-- Start Dataset section --
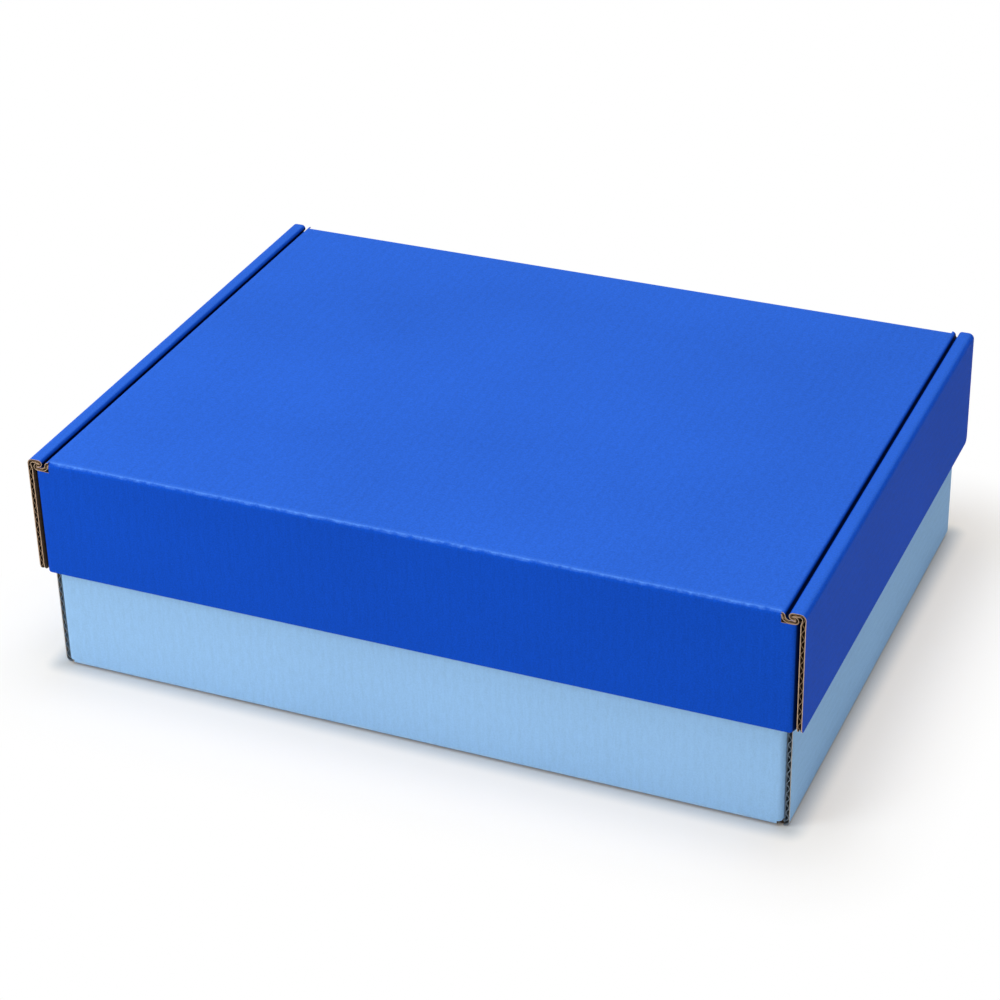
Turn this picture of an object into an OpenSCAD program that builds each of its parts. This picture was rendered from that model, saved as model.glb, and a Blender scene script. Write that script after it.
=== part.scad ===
// Two-piece postal box of corrugated board: a deep base tray and a lid that slides down over it.
// Each piece is one flat sheet, creased and folded. The front is towards -Y and the origin is under
// the middle of the base, on the surface that it stands on.

/* [Box] */
// Outer width of the lid, left to right
lid_w = 245; // [160:5:400]
// Outer depth of the lid, front to back
lid_d = 179; // [130:1:320]
// Height of the closed box
box_h = 74.3; // [60:0.1:120]
// Depth of the lid's skirt, from the top to its rim
skirt_h = 39.6; // [25:0.1:50]

/* [Board] */
// Thickness of the corrugated board
board_t = 1.6; // [1.3:0.1:2]
// Thickness that is left where the board is pressed flat in the lid's shoulder
pressed_t = 1.15; // [0.9:0.05:1.25]
// Air between two layers that lie on each other
lap_gap = 0.1; // [0.05:0.05:0.2]
// Inner radius of a folded crease
crease_r = 0.2; // [0.1:0.05:0.5]
// Thickness of the board's outer and inner liners
liner_t = 0.25; // [0.2:0.01:0.3]
// Thickness of the fluted paper between the liners
medium_t = 0.2; // [0.15:0.01:0.25]
// Distance from flute to flute
flute_pitch = 3.4; // [3:0.1:4]

/* [Shoulder] */
// Width of the raised strip along each short side of the lid
strip_w = 5; // [4.8:0.05:8]
// Groove between the strip and the top panel
groove_w = 1; // [0.8:0.1:2]
// Height of the strip above the top panel
strip_rise = 0.3; // [0:0.1:0.6]
// Inner radius of the bowl that the top panel's edge makes under the strip
bowl_r = 1.2; // [1.1:0.1:1.8]
// Gap between the side wall and the folded end of the shoulder beneath the strip
tuck_gap = 0.5; // [0.2:0.1:0.8]
// Radius of the lower corners of the lid's side walls
side_corner_r = 2.2; // [1:0.1:5]

/* [Corner flaps] */
// Length of the lid's corner flaps, from its front face
lid_flap_l = 42; // [20:1:60]
// Length of the base's corner flaps, from its front face
base_flap_l = 60; // [30:1:62]
// How much narrower each edge of a corner flap is at its tip
flap_taper = 3; // [1:0.5:6]
// Slot between the lid's front wall and the cut edge of its side wall
end_gap = 0.85; // [0.5:0.05:0.9]
// Angle at which the lid's flap leans outwards to its glued place
flap_lean = 24; // [20:1:30]

/* [Fit] */
// Clearance between the lid's glued flaps and the base's side walls
side_fit = 0.3; // [0.25:0.05:1]
// Clearance between the lid's front and back walls and the base's
front_fit = 0.4; // [0.3:0.05:1]
// Clearance between the lid's shoulders and the rolled walls that they rest on
seat_gap = 0.3; // [0.2:0.05:0.5]

/* [Base] */
// How far the base's front and back walls end below its rolled side walls
front_drop = 0.6; // [0.2:0.1:5]
// How far the cut edges of the side walls stand behind the base's front face
edge_setback = 1.2; // [1:0.1:2]
// Length of each lock tab
tab_l = 28; // [15:1:35]
// Distance between the middles of the two lock tabs of a side wall
tab_apart = 90; // [70:1:95]
// Clearance around a lock tab in its slot
tab_fit = 0.2; // [0.1:0.05:0.4]

/* [Hidden] */
bend_step = 11.25;
// Overlap of two stretches of one sheet
join = 0.02;
// How far a cutting shape reaches past what it cuts
past = 1;
lid_blue = [0.08, 0.31, 0.80];
base_blue = [0.56, 0.74, 0.92];

fold_r = board_t + crease_r;
lap_r = pressed_t + lap_gap / 2;
rim_z = box_h - skirt_h;
panel_z = box_h - strip_rise;

// Shoulder: heights of its layers' printed faces below the strip, and distances in from the side
floor_drop = 2 * lap_r + lap_gap;
bowl_turn = acos(1 - (floor_drop - strip_rise) / (bowl_r + lap_r));
bowl_side = strip_w + groove_w;
panel_edge = bowl_side + lap_r * sin(bowl_turn);
tuck_edge = board_t + tuck_gap + lap_r;
shoulder_z = box_h - floor_drop - pressed_t;

// Base
base_w = lid_w - 2 * (2 * board_t + side_fit);
base_d = lid_d - 2 * (board_t + front_fit);
side_top = shoulder_z - seat_gap;
front_top = side_top - front_drop;
wall_w = 3 * board_t + 2 * lap_gap;

// One side of a board, as points. It starts at p with heading h, and each move is a straight run,
// a turn, the turn's radius and the board's thickness there. The path is the printed face, and the
// board lies to its left: side is 0 for the printed face and 1 for the other one.
function board_side(p, h, moves, side, i = 0) =
    i == len(moves) ? [] :
    let (
        run = moves[i][0],
        turn = moves[i][1],
        r = moves[i][2],
        depth = side * moves[i][3],
        normal = [-sin(h), cos(h)],
        corner = p + run * [cos(h), sin(h)],
        way = sign(turn),
        centre = corner + way * r * normal,
        steps = ceil(abs(turn) / bend_step),
        bend = turn == 0 ? [corner + depth * normal] : [
            for (k = [0:steps])
                let (a = h - way * 90 + turn * k / steps)
                centre + (r - way * depth) * [cos(a), sin(a)]
        ],
        last = h - way * 90 + turn,
        next = turn == 0 ? corner : centre + r * [cos(last), sin(last)]
    )
    concat(bend, board_side(next, h + turn, moves, side, i + 1));

function reversed(list) = [for (i = [len(list) - 1:-1:0]) list[i]];

// Cross-section of a folded board
module board(start, heading, moves) {
    path = concat([[0, 0, 0, moves[0][3]]], moves);
    polygon(concat(
        board_side(start, heading, path, 0),
        reversed(board_side(start, heading, path, 1))
    ));
}

// Flute cells between the liners along a straight stretch of a section, from p with heading h
module flutes(p, h, run, depth) {
    count = floor(2 * run / flute_pitch);
    step = run / max(count, 1);
    foot = 0.7 * step;
    crown = 0.2 * step;
    deep = depth / 2 - liner_t;
    if (count > 0)
        for (k = [0:count - 1])
            translate(p + (k + 0.5) * step * [cos(h), sin(h)])
                rotate(h)
                translate([0, depth / 2])
                scale([1, k % 2 == 0 ? 1 : -1])
                polygon([
                    [-foot, -deep],
                    [foot, -deep],
                    [crown, deep - medium_t],
                    [-crown, deep - medium_t]
                ]);
}

// A section drawn in X and Z, run from y0 to y1
module along_y(y0, y1) {
    translate([0, y1, 0])
        rotate([90, 0, 0])
        linear_extrude(y1 - y0)
        children();
}

// A section drawn in Y and Z, run from x0 to x1
module along_x(x0, x1) {
    translate([x0, 0, 0])
        rotate([90, 0, 90])
        linear_extrude(x1 - x0)
        children();
}

module left_and_right() {
    children();
    mirror([1, 0, 0]) children();
}

module front_and_back() {
    children();
    mirror([0, 1, 0]) children();
}

// Side wall, strip and the three layers folded beneath it, up to the top panel's edge
module shoulder_section() {
    wall_run = skirt_h - 2 * fold_r;
    strip_run = strip_w - fold_r - lap_r;
    difference() {
        board([lid_w / 2, rim_z], 90, [
            [wall_run, 0, 0, board_t],
            [fold_r, 90, fold_r, pressed_t],
            [strip_run, 180, lap_r, pressed_t],
            [strip_w - lap_r - tuck_edge, -180, lap_gap / 2, pressed_t],
            [bowl_side - bowl_r * sin(bowl_turn) - tuck_edge, -bowl_turn, bowl_r, pressed_t],
            [0, bowl_turn, lap_r, pressed_t],
            [join, 0, 0, pressed_t]
        ]);
        flutes([lid_w / 2, rim_z], 90, wall_run, board_t);
        flutes([lid_w / 2 - fold_r, box_h], 180, strip_run, pressed_t);
    }
}

// What is cut off the lower corners of a side wall
module corner_waste(y, z, r) {
    translate([y - r, z + r])
        difference() {
            translate([0, -r - past]) square(r + past);
            circle(r, $fn = 48);
        }
}

module lid_sides() {
    left_and_right()
        difference() {
            along_y(-lid_d / 2, lid_d / 2) shoulder_section();
            front_and_back()
                along_x(lid_w / 2 - 2 * board_t, lid_w / 2 + board_t)
                corner_waste(lid_d / 2, rim_z, side_corner_r);
        }
}

// Top panel with the front and back walls folded down from it
module lid_panel() {
    half = lid_w / 2 - panel_edge;
    along_x(-half, half)
        board([lid_d / 2, rim_z], 90, [
            [skirt_h - strip_rise - fold_r, 90, fold_r, board_t],
            [lid_d - 2 * fold_r, 90, fold_r, board_t],
            [skirt_h - strip_rise - fold_r, 0, 0, board_t]
        ]);
}

// Outline of a corner flap, in Y and Z, with the wall end that it hangs on. It is drawn from the
// front face at y, between the heights low and high.
module flap_outline(y, length, low, high, lift) {
    polygon([
        [y - past, low],
        [y + fold_r / 2, low],
        [y + fold_r, low + lift],
        [y + length - flap_taper, low + lift + flap_taper],
        [y + length, low + lift + 2 * flap_taper],
        [y + length, high - 2 * flap_taper],
        [y + length - flap_taper, high - flap_taper],
        [y + 2 * fold_r, high],
        [y - past, high]
    ]);
}

// End of the lid's front wall under the shoulder: the fold, and the flap leaning out to its glued
// place inside the side wall
module lid_corner() {
    lean_run = (end_gap - fold_r * (1 - cos(flap_lean))) / sin(flap_lean);
    wall_end = lid_w / 2 - board_t - end_gap - fold_r * cos(flap_lean);
    wall_start = lid_w / 2 - panel_edge - join;
    intersection() {
        translate([0, 0, rim_z])
            linear_extrude(skirt_h)
            board([wall_start, -lid_d / 2], 0, [
                [wall_end - wall_start, 90 - flap_lean, fold_r, board_t],
                [lean_run, flap_lean, fold_r, board_t],
                [lid_flap_l, 0, 0, board_t]
            ]);
        along_x(0, lid_w)
            flap_outline(-lid_d / 2, lid_flap_l, rim_z, shoulder_z - lap_gap, board_t / 2);
    }
}

module lid() {
    color(lid_blue) {
        lid_sides();
        lid_panel();
        left_and_right() front_and_back() lid_corner();
    }
}

// Bottom edge and outer layer of a side wall, up to the middle of its rolled top
module side_outer_section() {
    wall_run = side_top - 2 * fold_r;
    difference() {
        board([0, 0], 0, [
            [base_w / 2 - fold_r, 90, fold_r, board_t],
            [wall_run, 90, fold_r, board_t],
            [wall_w / 2 - fold_r + join, 0, 0, board_t]
        ]);
        flutes([base_w / 2, fold_r], 90, wall_run, board_t);
    }
}

// The rest of the rolled top, and the inner layer down to the bottom panel
module side_inner_section() {
    wall_run = side_top - fold_r - board_t - lap_gap;
    difference() {
        board([base_w / 2 - wall_w / 2, side_top], 180, [
            [wall_w / 2 - fold_r, 90, fold_r, board_t],
            [wall_run, 0, 0, board_t]
        ]);
        flutes([base_w / 2 - wall_w, side_top - fold_r], 270, wall_run, board_t);
    }
}

// Lock tabs of one side wall, or their slots when grown by a clearance
module lock_tabs(low, high, fit) {
    for (way = [-1, 1])
        translate([
            base_w / 2 - wall_w - fit,
            way * tab_apart / 2 - tab_l / 2 - fit,
            low
        ])
            cube([board_t + 2 * fit, tab_l + 2 * fit, high - low]);
}

module base_sides() {
    outer_y = base_d / 2 - edge_setback;
    inner_y = base_d / 2 - board_t - front_fit;
    left_and_right() {
        difference() {
            along_y(-outer_y, outer_y) side_outer_section();
            lock_tabs(-past, board_t + past, tab_fit);
            front_and_back()
                translate([-past, base_d / 2 - fold_r, -past])
                cube([base_w / 2 - wall_w / 2, fold_r, board_t + 2 * past]);
        }
        along_y(-inner_y, inner_y) side_inner_section();
        lock_tabs(lap_gap, board_t + lap_gap + join, 0);
    }
}

// Front or back wall, folded up from the bottom panel
module base_front() {
    half = base_w / 2 - board_t - lap_gap - fold_r;
    mirror([0, 1, 0])
        along_x(-half, half)
        board([base_d / 2 - 3 * fold_r, 0], 0, [
            [2 * fold_r, 90, fold_r, board_t],
            [front_top - fold_r, 0, 0, board_t]
        ]);
}

// End of the base's front wall: the fold, and the flap between the layers of the side wall
module base_corner() {
    wall_end = base_w / 2 - board_t - lap_gap - fold_r;
    intersection() {
        linear_extrude(front_top)
            board([wall_end - join, -base_d / 2], 0, [
                [join, 90, fold_r, board_t],
                [base_flap_l, 0, 0, board_t]
            ]);
        along_x(0, base_w)
            flap_outline(-base_d / 2, base_flap_l, fold_r, front_top, board_t / 4);
    }
}

module base_tray() {
    color(base_blue) {
        base_sides();
        front_and_back() base_front();
        left_and_right() front_and_back() base_corner();
    }
}

lid();
base_tray();
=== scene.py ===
import math

import bmesh
import bpy
from mathutils import Matrix, Quaternion, Vector


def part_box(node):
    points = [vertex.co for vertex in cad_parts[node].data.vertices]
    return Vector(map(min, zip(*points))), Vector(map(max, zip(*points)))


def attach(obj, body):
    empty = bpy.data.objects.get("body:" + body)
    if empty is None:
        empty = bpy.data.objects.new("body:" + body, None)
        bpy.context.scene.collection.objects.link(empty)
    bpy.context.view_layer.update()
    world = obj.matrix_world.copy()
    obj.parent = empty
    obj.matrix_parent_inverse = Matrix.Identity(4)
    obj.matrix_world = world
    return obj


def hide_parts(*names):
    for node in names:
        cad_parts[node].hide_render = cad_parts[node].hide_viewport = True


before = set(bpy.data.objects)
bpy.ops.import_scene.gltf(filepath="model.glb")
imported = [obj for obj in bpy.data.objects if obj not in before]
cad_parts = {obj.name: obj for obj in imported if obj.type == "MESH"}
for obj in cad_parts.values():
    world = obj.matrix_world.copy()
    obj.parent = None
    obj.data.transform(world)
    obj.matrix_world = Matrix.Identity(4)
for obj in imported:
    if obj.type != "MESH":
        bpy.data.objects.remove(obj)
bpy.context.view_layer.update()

# Two-piece postal box. Both pieces are sheets of corrugated board, folded up from their middle
# panels: a printed outer liner, a plain inner liner and the fluted paper between them.

lidLow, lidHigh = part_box("lid")
_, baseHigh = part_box("base_tray")
mm = 0.001
tiny = 0.02 * mm
up = Vector((0, 0, 1))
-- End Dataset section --
*Job*
Quote verbatim the opening lines of the listing above, ending with the line where "skirt_h = 39.6; // [25:0.1:50]" appears; include both endpoints and nothing more.

*Task response*
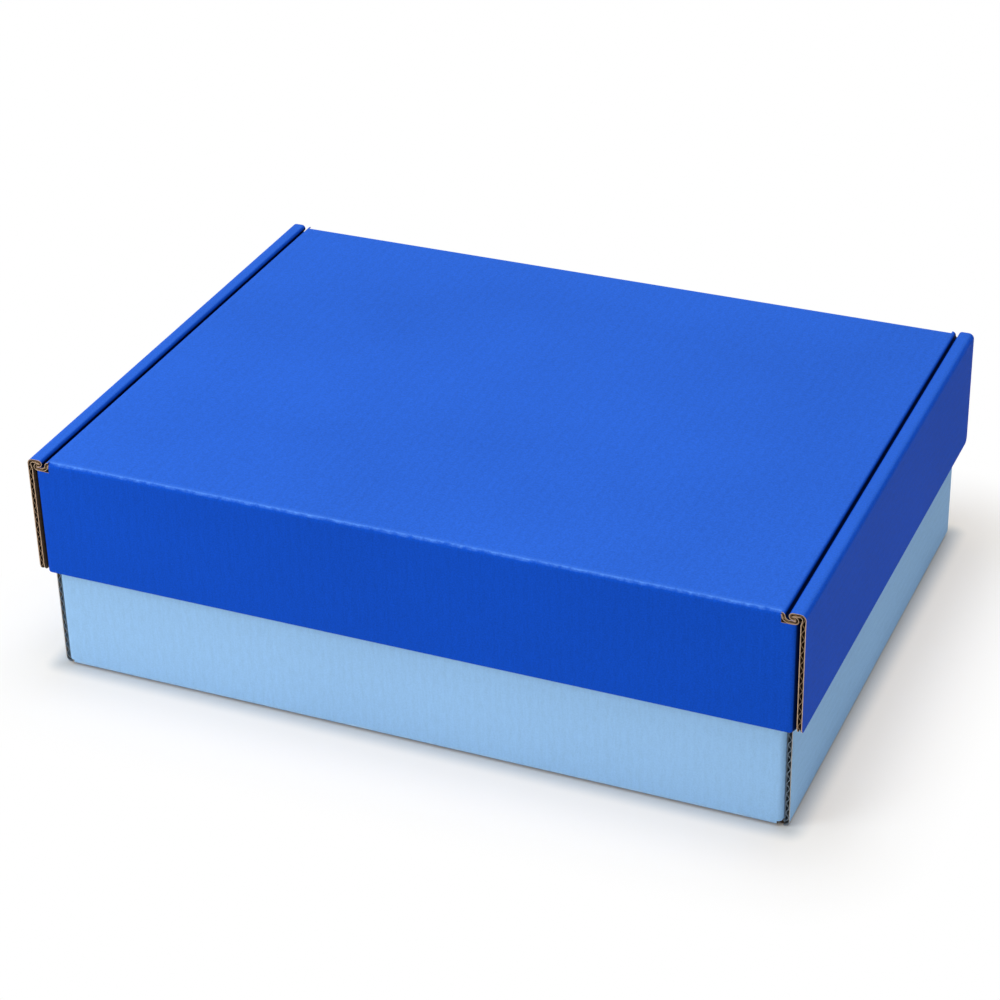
Turn this picture of an object into an OpenSCAD program that builds each of its parts. This picture was rendered from that model, saved as model.glb, and a Blender scene script. Write that script after it.
=== part.scad ===
// Two-piece postal box of corrugated board: a deep base tray and a lid that slides down over it.
// Each piece is one flat sheet, creased and folded. The front is towards -Y and the origin is under
// the middle of the base, on the surface that it stands on.

/* [Box] */
// Outer width of the lid, left to right
lid_w = 245; // [160:5:400]
// Outer depth of the lid, front to back
lid_d = 179; // [130:1:320]
// Height of the closed box
box_h = 74.3; // [60:0.1:120]
// Depth of the lid's skirt, from the top to its rim
skirt_h = 39.6; // [25:0.1:50]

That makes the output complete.